At least you can make the reservation way in advance, then decide which "mansion" to take by the time it rolls around. And you can take your own pop-up to Disney and not get robbed :icon_smile_pu:

Congrats!


----------



## kiteri (Jan 12, 2008)

Yeah... I am not going to buy this pop up after all. 

The title was not as "clear" as I had thought. Back on the hunt.


----------



## happiestcamper (Mar 6, 2008)

:comfort_::comfort_::comfort_:


----------



## antigua (Dec 17, 2007)

Aw man!!! Here I was reading this thread getting all excited for you and to read your last comment....Well, I'm sorry things didn't work out. I know you will love it. Just being off the ground and having the option to use the furnace when it really gets cold is great not to mention the rain issue you guys are talking about. I found it to be more work than a tent but worth it. Good luck. There's one out there for you just waiting for you to pick it up.


----------



## kiteri (Jan 12, 2008)

Thanks guys!!!!

I really want something that will:

A. Make my daughter feel safe.
B. Keep us dry and warm.
C. Not cost me an arm and a leg.
D. Be something that I can handle by myself.
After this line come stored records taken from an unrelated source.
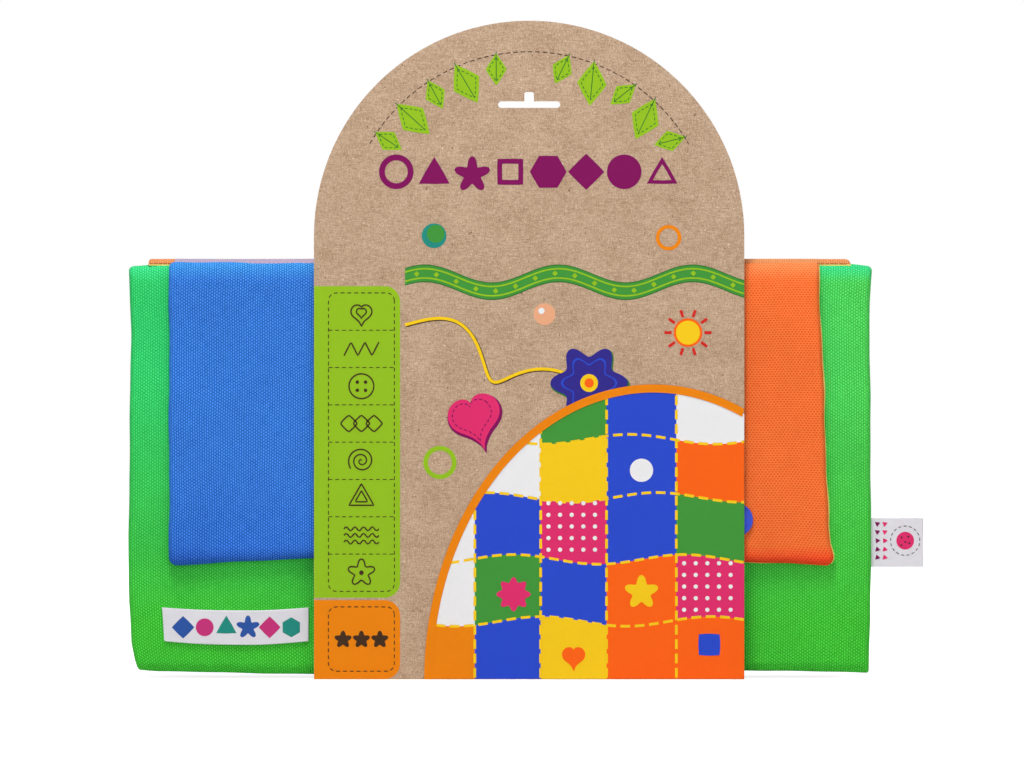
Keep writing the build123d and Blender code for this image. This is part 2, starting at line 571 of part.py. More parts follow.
# The belt's ends are folded under and sewn to the doors.
with BuildPart() as belt_webbing:
    add(pad(BELT_LEFT + 2, BELT_RIGHT - 2.6, belt_low, belt_top, Y_BELT, Y_BELT + WEBBING, 0.6))
    with Locations((BELT_LEFT + 7, Y_UP_TOP + STRAP_LIFT / 2, BELT_Z),
                   (BELT_RIGHT - 7.6, Y_UP_TOP + STRAP_LIFT / 2, BELT_Z)):
        Box(10, STRAP_LIFT, WEB_WIDTH)
save(belt_webbing.part, "belt_webbing")

# The slider: a frame round the belt with a bar across its window.
slide_back = Y_UP_TOP + 0.2
with BuildPart() as belt_slider:
    add(pad(SLIDE_X - SLIDE_LENGTH / 2, SLIDE_X + SLIDE_LENGTH / 2, BELT_Z - SLIDE_TALL / 2, BELT_Z + SLIDE_TALL / 2,
            slide_back, Y_UP_TOP + 3.6, 3.0, 0, 0.6))
    with Locations((SLIDE_X, Y_BELT + WEBBING / 2, BELT_Z)):
        Box(SLIDE_LENGTH + 1, WEBBING + 0.2, WEB_WIDTH + 0.6, mode=Mode.SUBTRACT)
    with Locations((SLIDE_X - 5, Y_BELT + 2, BELT_Z), (SLIDE_X + 5, Y_BELT + 2, BELT_Z)):
        Box(6, 4, WEB_WIDTH - 1, mode=Mode.SUBTRACT)
save(belt_slider.part, "belt_slider")


# ---- blue panel: beads on cords that hang from two eyelets ------------------------------

BEAD_LEFT_X, EYELET_LEFT_Z = 56.0, 176.5
BEAD_RIGHT_X, EYELET_RIGHT_Z = -17.0, 184.5
BEAD_LEFT_Y = Y_BELT + WEBBING + SOFT_GAP + BEAD / 2
BEAD_RIGHT_Y = Y_UP_TOP + SOFT_GAP + BEAD / 2
KNOT_DROP = 10.8

with BuildPart() as eyelets:
    with BuildSketch(facing(Y_BLUE_BACK)):
        with Locations((BEAD_LEFT_X, EYELET_LEFT_Z), (BEAD_RIGHT_X, EYELET_RIGHT_Z)):
            Circle(5.5)
            Circle(2.8, mode=Mode.SUBTRACT)
    extrude(amount=-1.2)
    fillet(eyelets.faces().group_by(Axis.Y)[-1].edges(), 0.5)
save(eyelets.part, "eyelets")


def bead(x, y, z):
    """A round bead with a bore for its cord."""
    with BuildPart() as ball:
        with Locations((x, y, z)):
            Sphere(BEAD / 2)
            Cylinder(CORD / 2 + CORD_RUNNING, BEAD + 2, mode=Mode.SUBTRACT)
    return ball.part


def bead_route(x, y, eyelet_z, bead_z):
    """Out of the eyelet, over in a short bend, then straight down under the bead's weight."""
    return [(x, Y_BLUE_BACK + 0.8, eyelet_z), (x, Y_BLUE_BACK + 0.7 * (y - Y_BLUE_BACK), eyelet_z - 6),
            (x, y, eyelet_z - 25), (x, y, bead_z - KNOT_DROP)]


LEFT_ROUTE = bead_route(BEAD_LEFT_X, BEAD_LEFT_Y, EYELET_LEFT_Z, BEAD_REST_LEFT)
RIGHT_ROUTE = bead_route(BEAD_RIGHT_X, BEAD_RIGHT_Y, EYELET_RIGHT_Z, BEAD_REST_RIGHT)
save(cord(LEFT_ROUTE, CORD, "bead_cord_left"), "bead_cord_left")
save(cord(RIGHT_ROUTE, CORD, "bead_cord_right"), "bead_cord_right")
save(bead(BEAD_LEFT_X, BEAD_LEFT_Y, BEAD_REST_LEFT), "bead_left")
save(bead(BEAD_RIGHT_X, BEAD_RIGHT_Y, BEAD_REST_RIGHT), "bead_right")

with BuildPart() as bead_knots:
    with Locations(LEFT_ROUTE[-1], RIGHT_ROUTE[-1]):
        Sphere(KNOT)
save(bead_knots.part, "bead_knots")


# ---- blue panel: flap with a press stud, and a band of loops ----------------------------

PEEK_LEFT, PEEK_RIGHT, PEEK_LOW, PEEK_TOP, PEEK = -105.0, -55.0, 110.0, 165.0, 2.6
Y_PEEK = Y_BLUE_BACK + 1.6
STUD_X, STUD_Z = (PEEK_LEFT + PEEK_RIGHT) / 2, PEEK_LOW + 10

with BuildPart() as stud_ball:
    with BuildSketch(facing(Y_BLUE_BACK)):
        with Locations((STUD_X, STUD_Z)):
            Circle(5.5)
    extrude(amount=-1.3)
    with BuildSketch(facing(Y_BLUE_BACK + 1.3)):
        with Locations((STUD_X, STUD_Z)):
            Circle(1.6)
    extrude(amount=-1.5)
save(stud_ball.part, "stud_ball")

with BuildPart() as peek_flap:
    add(pad(PEEK_LEFT, PEEK_RIGHT, PEEK_LOW, PEEK_TOP, Y_PEEK, Y_PEEK + PEEK, 5.0, 0, 1.0))
    with Locations((STUD_X, Y_PEEK + PEEK / 2, STUD_Z)):
        Cylinder(4.6, PEEK + 2, rotation=(90, 0, 0), mode=Mode.SUBTRACT)
save(peek_flap.part, "peek_flap")

with BuildPart() as stud_cap:
    with BuildSketch(facing(Y_PEEK)):
        with Locations((STUD_X, STUD_Z)):
            Circle(4.6)
            Circle(2.1, mode=Mode.SUBTRACT)
    extrude(amount=-PEEK)
    with BuildSketch(facing(Y_PEEK + PEEK)):
        with Locations((STUD_X, STUD_Z)):
            Circle(6.2)
    extrude(amount=-1.2)
    fillet(stud_cap.faces().sort_by(Axis.Y)[-1].edges(), 0.8)
save(stud_cap.part, "stud_cap")

BAND_LEFT, BAND_LOOP, BAND_Z, BAND_COUNT = -178.0, 20.0, 72.0, 3
BAND_HIGH, BAND_TAPE = 4.6, 1.2

# Three arches of webbing sewn down between them.
with BuildPart() as loop_band:
    with BuildSketch(Plane.XY.offset(BAND_Z - WEB_WIDTH / 2)):
        for number in range(BAND_COUNT):
            with Locations((BAND_LEFT + (number + 0.5) * BAND_LOOP, Y_BLUE_BACK)):
                Ellipse(BAND_LOOP / 2 - 0.6, BAND_HIGH)
        with Locations((BAND_LEFT + BAND_COUNT * BAND_LOOP / 2, Y_BLUE_BACK + BAND_TAPE / 2)):
            Rectangle(BAND_COUNT * BAND_LOOP + 8, BAND_TAPE)
        for number in range(BAND_COUNT):
            with Locations((BAND_LEFT + (number + 0.5) * BAND_LOOP, Y_BLUE_BACK)):
                Ellipse(BAND_LOOP / 2 - 0.6 - BAND_TAPE, BAND_HIGH - BAND_TAPE, mode=Mode.SUBTRACT)
        with Locations((BAND_LEFT + BAND_COUNT * BAND_LOOP / 2, Y_BLUE_BACK - BAND_HIGH)):
            Rectangle(BAND_COUNT * BAND_LOOP + 10, 2 * BAND_HIGH, mode=Mode.SUBTRACT)
    extrude(amount=WEB_WIDTH)
save(loop_band.part, "loop_band")
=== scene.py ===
# %% [markdown]
# # A folded fabric busy board in its sleeve card
# The board is three padded cloth panels, folded behind a kraft card with a round top. The CAD
# frame already holds every piece at its place, in metres, with +X to the right, +Y to the back
# and +Z up. Here each soft piece gets its cloth, each hard piece its finish, and the card its print.

# %% Load the frame
import json
from collections import namedtuple
import bmesh
import bpy
import numpy as np
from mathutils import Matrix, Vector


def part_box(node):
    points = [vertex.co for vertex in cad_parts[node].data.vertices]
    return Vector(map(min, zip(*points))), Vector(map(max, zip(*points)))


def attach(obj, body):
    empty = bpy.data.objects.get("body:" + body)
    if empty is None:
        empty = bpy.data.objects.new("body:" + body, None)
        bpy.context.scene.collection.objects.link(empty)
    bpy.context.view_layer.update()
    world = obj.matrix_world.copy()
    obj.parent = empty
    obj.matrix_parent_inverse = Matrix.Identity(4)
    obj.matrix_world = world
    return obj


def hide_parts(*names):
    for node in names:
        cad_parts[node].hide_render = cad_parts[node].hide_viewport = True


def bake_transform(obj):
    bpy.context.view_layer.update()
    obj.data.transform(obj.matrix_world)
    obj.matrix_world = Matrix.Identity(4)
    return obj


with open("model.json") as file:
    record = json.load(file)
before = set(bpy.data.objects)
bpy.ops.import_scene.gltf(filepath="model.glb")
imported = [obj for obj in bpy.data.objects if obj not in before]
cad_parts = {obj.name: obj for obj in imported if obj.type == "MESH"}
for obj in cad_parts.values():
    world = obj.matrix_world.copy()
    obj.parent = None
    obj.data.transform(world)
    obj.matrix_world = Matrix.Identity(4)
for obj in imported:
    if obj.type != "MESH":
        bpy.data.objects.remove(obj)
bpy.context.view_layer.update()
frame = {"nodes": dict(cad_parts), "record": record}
MM = 0.001
PI = np.pi

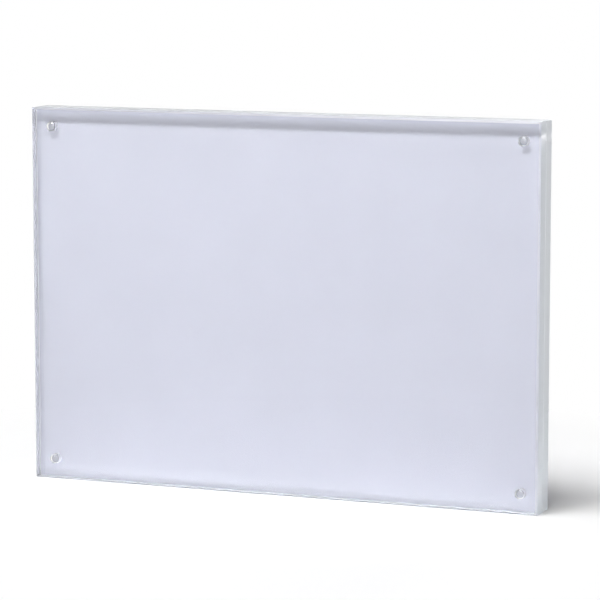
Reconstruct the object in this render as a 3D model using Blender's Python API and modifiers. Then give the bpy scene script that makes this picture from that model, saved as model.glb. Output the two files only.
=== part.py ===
"""A clear acrylic sign holder: two thick polished panels that close over a loose sheet of card.

Both halves are the same: a panel with a magnet let into each corner from its inner face. The rear
half is turned round to face the front one, and the magnets hold the two together through the card.
The block stands on the long edges of its panels. Metres, +Z up, the front towards -Y.
"""

import math

import bmesh
import bpy

# Panels
PANEL_WIDTH = 0.297
PANEL_HEIGHT = 0.210
PANEL_THICKNESS = 0.010
FACE_CHAMFER = 0.001  # polished chamfer round the outer face
ARRIS_BREAK = 0.0002  # the slight flat left by polishing on every other edge

# Insert
CARD_THICKNESS = 0.0003
CARD_MARGIN = 0.0001  # from the card's edge to the panels' edges
CARD_CLEARANCE = 0.0003  # on each face of the card

# Magnets and the pockets drilled for them
MAGNET_DIAMETER = 0.005
MAGNET_LENGTH = 0.005
MAGNET_ROUNDING = 0.0004
MAGNET_INSET = 0.0106  # from the magnet's axis to the panel's two nearest edges
MAGNET_RECESS = 0.0002  # below the panel's inner face
POCKET_CLEARANCE = 0.0003  # round the magnet and under it
DRILL_POINT_ANGLE = math.radians(118)

ROUND_STEPS = 48
ROUNDING_STEPS = 3
SMOOTH_ANGLE = math.radians(40)
CUT_OVERRUN = 0.001  # how far a cutter stands out of the face that it cuts

# Worked out from the sizes above
INNER_FACE_Y = -(CARD_THICKNESS / 2 + CARD_CLEARANCE)
MAGNET_Y = INNER_FACE_Y - MAGNET_RECESS - MAGNET_LENGTH / 2
POCKET_RADIUS = MAGNET_DIAMETER / 2 + POCKET_CLEARANCE
POCKET_DEPTH = MAGNET_RECESS + MAGNET_LENGTH + POCKET_CLEARANCE
MAGNET_X = PANEL_WIDTH / 2 - MAGNET_INSET
MAGNET_ROWS = {"bottom": MAGNET_INSET, "top": PANEL_HEIGHT - MAGNET_INSET}


def clear_scene():
    for thing in list(bpy.data.objects):
        bpy.data.objects.remove(thing, do_unlink=True)


def add_collection(name):
    collection = bpy.data.collections.new(name)
    bpy.context.scene.collection.children.link(collection)
    return collection


def add_material(name, colour, roughness, metallic):
    material = bpy.data.materials.new(name)
    material.use_nodes = True
    material.diffuse_color = (*colour, 1.0)
    shader = material.node_tree.nodes["Principled BSDF"]
    shader.inputs["Base Color"].default_value = (*colour, 1.0)
    shader.inputs["Roughness"].default_value = roughness
    shader.inputs["Metallic"].default_value = metallic
    return material


def acrylic_material():
    """Clear cast acrylic: it bends light a little less than glass, and is polished to a full gloss."""
    material = add_material("clear_cast_acrylic", (0.96, 0.98, 1.0), 0.02, 0.0)
    shader = material.node_tree.nodes["Principled BSDF"]
    shader.inputs["Transmission Weight"].default_value = 1.0
    shader.inputs["IOR"].default_value = 1.49
    return material


def card_material():
    return add_material("white_card", (0.86, 0.88, 0.93), 0.65, 0.0)


def nickel_material():
    return add_material("nickel_plating", (0.66, 0.65, 0.63), 0.22, 1.0)


def mesh_from(bm, name, material=None):
    mesh = bpy.data.meshes.new(name)
    bm.to_mesh(mesh)
    bm.free()
    if material:
        mesh.materials.append(material)
    return mesh


def box_bmesh(width, depth, height):
    bm = bmesh.new()
    bmesh.ops.create_cube(bm, size=1.0)
    bmesh.ops.scale(bm, vec=(width, depth, height), verts=bm.verts)
    return bm


def smooth_round(mesh):
    mesh.shade_smooth()
    mesh.set_sharp_from_angle(angle=SMOOTH_ANGLE)


def panel_mesh(material):
    """A plain slab about its own centre. Its outer face is at -Y, and its edges carry their chamfers."""
    bm = box_bmesh(PANEL_WIDTH, PANEL_THICKNESS, PANEL_HEIGHT)
    chamfer = bm.edges.layers.float.new("bevel_weight_edge")
    for edge in bm.edges:
        on_outer_face = all(vert.co.y < 0 for vert in edge.verts)
        edge[chamfer] = 1.0 if on_outer_face else ARRIS_BREAK / FACE_CHAMFER
    return mesh_from(bm, "panel_slab", material)


def magnet_mesh(material):
    """A short rod along Z about its own centre."""
    bm = bmesh.new()
    radius = MAGNET_DIAMETER / 2
    bmesh.ops.create_cone(
        bm, cap_ends=True, segments=ROUND_STEPS, radius1=radius, radius2=radius, depth=MAGNET_LENGTH
    )
    mesh = mesh_from(bm, "magnet_rod", material)
    smooth_round(mesh)
    return mesh


def pocket_mesh():
    """The drilled hole along Z: its mouth at the origin, and the drill's point at its far end."""
    bm = bmesh.new()
    length = POCKET_DEPTH + CUT_OVERRUN
    bmesh.ops.create_cone(
        bm, cap_ends=True, segments=ROUND_STEPS, radius1=POCKET_RADIUS, radius2=POCKET_RADIUS, depth=length
    )
    bmesh.ops.translate(bm, vec=(0.0, 0.0, POCKET_DEPTH - length / 2), verts=bm.verts)
    far_end = max(bm.faces, key=lambda face: face.calc_center_median().z)
    point_height = POCKET_RADIUS / math.tan(DRILL_POINT_ANGLE / 2)
    bmesh.ops.poke(bm, faces=[far_end], offset=point_height)
    mesh = mesh_from(bm, "pocket_drill")
    smooth_round(mesh)
    return mesh


def place(name, mesh, collection, location, parent=None, rotation=(0.0, 0.0, 0.0)):
    thing = bpy.data.objects.new(name, mesh)
    thing.parent = parent
    thing.location = location
    thing.rotation_euler = rotation
    collection.objects.link(thing)
    return thing


def add_bevel(thing, width, segments, limit):
    bevel = thing.modifiers.new("edges", "BEVEL")
    bevel.width = width
    bevel.segments = segments
    bevel.limit_method = limit
    bevel.angle_limit = SMOOTH_ANGLE
    return bevel


def corners(turned):
    """The four magnet places of a half: what each is called, seen from the front, and its X and Z."""
    for row, z in MAGNET_ROWS.items():
        for side in (-1, 1):
            seen_side = -side if turned else side
            yield f"{row}_{'left' if seen_side < 0 else 'right'}", side * MAGNET_X, z


def add_half(name, turned, meshes, parts, cutters):
    """One panel and its magnets, under an empty at the seam that faces the half front or back."""
    seam = place(f"{name}_half", None, parts, (0, 0, 0), rotation=(0, 0, math.pi if turned else 0))
    panel_place = (0, INNER_FACE_Y - PANEL_THICKNESS / 2, PANEL_HEIGHT / 2)
    panel = place(f"{name}_panel", meshes["panel"], parts, panel_place, seam)
    add_bevel(panel, FACE_CHAMFER, 1, "WEIGHT")

    # A quarter turn about X points a rod or a drill along Y, its far end towards the outer face.
    along_y = (math.pi / 2, 0, 0)
    for corner, x, z in corners(turned):
        magnet_name = f"{name}_magnet_{corner}"
        magnet = place(magnet_name, meshes["magnet"], parts, (x, MAGNET_Y, z), seam, along_y)
        add_bevel(magnet, MAGNET_ROUNDING, ROUNDING_STEPS, "ANGLE")

        pocket_name = f"{name}_pocket_{corner}"
        pocket = place(pocket_name, meshes["pocket"], cutters, (x, INNER_FACE_Y, z), seam, along_y)
        pocket.hide_render = True
        pocket.display_type = "WIRE"
        cut = panel.modifiers.new(f"pocket_{corner}", "BOOLEAN")
        cut.operation = "DIFFERENCE"
        cut.solver = "EXACT"
        cut.object = pocket


def add_insert(parts):
    """The blank card, upright in the middle of the gap between the panels."""
    width = PANEL_WIDTH - 2 * CARD_MARGIN
    height = PANEL_HEIGHT - 2 * CARD_MARGIN
    card = mesh_from(box_bmesh(width, CARD_THICKNESS, height), "card", card_material())
    place("insert_sheet", card, parts, (0, 0, PANEL_HEIGHT / 2))


def main():
    clear_scene()
    parts = add_collection("acrylic_sign_holder")
    cutters = add_collection("cutters")
    meshes = {
        "panel": panel_mesh(acrylic_material()),
        "magnet": magnet_mesh(nickel_material()),
        "pocket": pocket_mesh(),
    }
    add_half("front", False, meshes, parts, cutters)
    add_half("rear", True, meshes, parts, cutters)
    add_insert(parts)


main()
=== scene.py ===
import math

import bmesh
import bpy
from bpy.props import FloatProperty, FloatVectorProperty, IntProperty, PointerProperty
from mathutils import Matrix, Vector


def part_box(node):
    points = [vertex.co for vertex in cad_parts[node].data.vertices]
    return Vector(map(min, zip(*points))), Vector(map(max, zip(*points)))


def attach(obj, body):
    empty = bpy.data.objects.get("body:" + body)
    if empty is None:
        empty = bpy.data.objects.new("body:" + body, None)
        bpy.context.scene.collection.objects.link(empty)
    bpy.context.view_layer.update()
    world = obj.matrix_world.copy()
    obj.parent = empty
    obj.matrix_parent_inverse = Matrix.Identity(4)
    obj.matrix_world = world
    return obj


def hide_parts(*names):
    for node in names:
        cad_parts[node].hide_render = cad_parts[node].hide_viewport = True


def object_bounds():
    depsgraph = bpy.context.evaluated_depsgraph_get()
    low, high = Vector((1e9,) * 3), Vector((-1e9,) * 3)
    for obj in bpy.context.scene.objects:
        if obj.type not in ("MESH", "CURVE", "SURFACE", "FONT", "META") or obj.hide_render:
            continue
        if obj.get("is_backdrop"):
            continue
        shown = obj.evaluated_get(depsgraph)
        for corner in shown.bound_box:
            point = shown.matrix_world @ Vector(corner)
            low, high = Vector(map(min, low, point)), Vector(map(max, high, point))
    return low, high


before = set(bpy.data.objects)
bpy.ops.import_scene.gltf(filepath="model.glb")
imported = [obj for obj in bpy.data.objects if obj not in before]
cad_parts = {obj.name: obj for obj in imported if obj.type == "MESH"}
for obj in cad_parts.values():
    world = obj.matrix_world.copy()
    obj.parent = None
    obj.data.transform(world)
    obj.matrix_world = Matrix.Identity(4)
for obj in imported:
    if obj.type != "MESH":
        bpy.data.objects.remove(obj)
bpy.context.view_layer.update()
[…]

It turns out that these four criteria are harder to come by than I imagined.

I'll get there... cuz I am woman hear me roar!!! hehehehe.... okay I'll climb down off my soap box now! :rotflmao1:


----------



## kiteri (Jan 12, 2008)

I have found another pop-up that I am looking at!

It's a 2000 Coachmen Hunter. The price is right at $1,000. And the current owner has even stored the mattresses in her house during the off season to avoid that musty smell!

I will hopefully see it next week. Let's keep our fingers crossed!


----------



## happiestcamper (Mar 6, 2008)

Fingers crossed, eyes crossed, legs crossed, toes crossed - I'll let my hair grow so I can braid it so it will be crossed.


----------



## kiteri (Jan 12, 2008)

:rotflmao1: Will you sent me a pic of you with that braided hair do too!!!!!!


Even if I don't get the camper... it would be worth it for that picture!


----------



## happiestcamper (Mar 6, 2008)

I never got mine braided, but when we were on the Disney Cruise, another red head in my family did


----------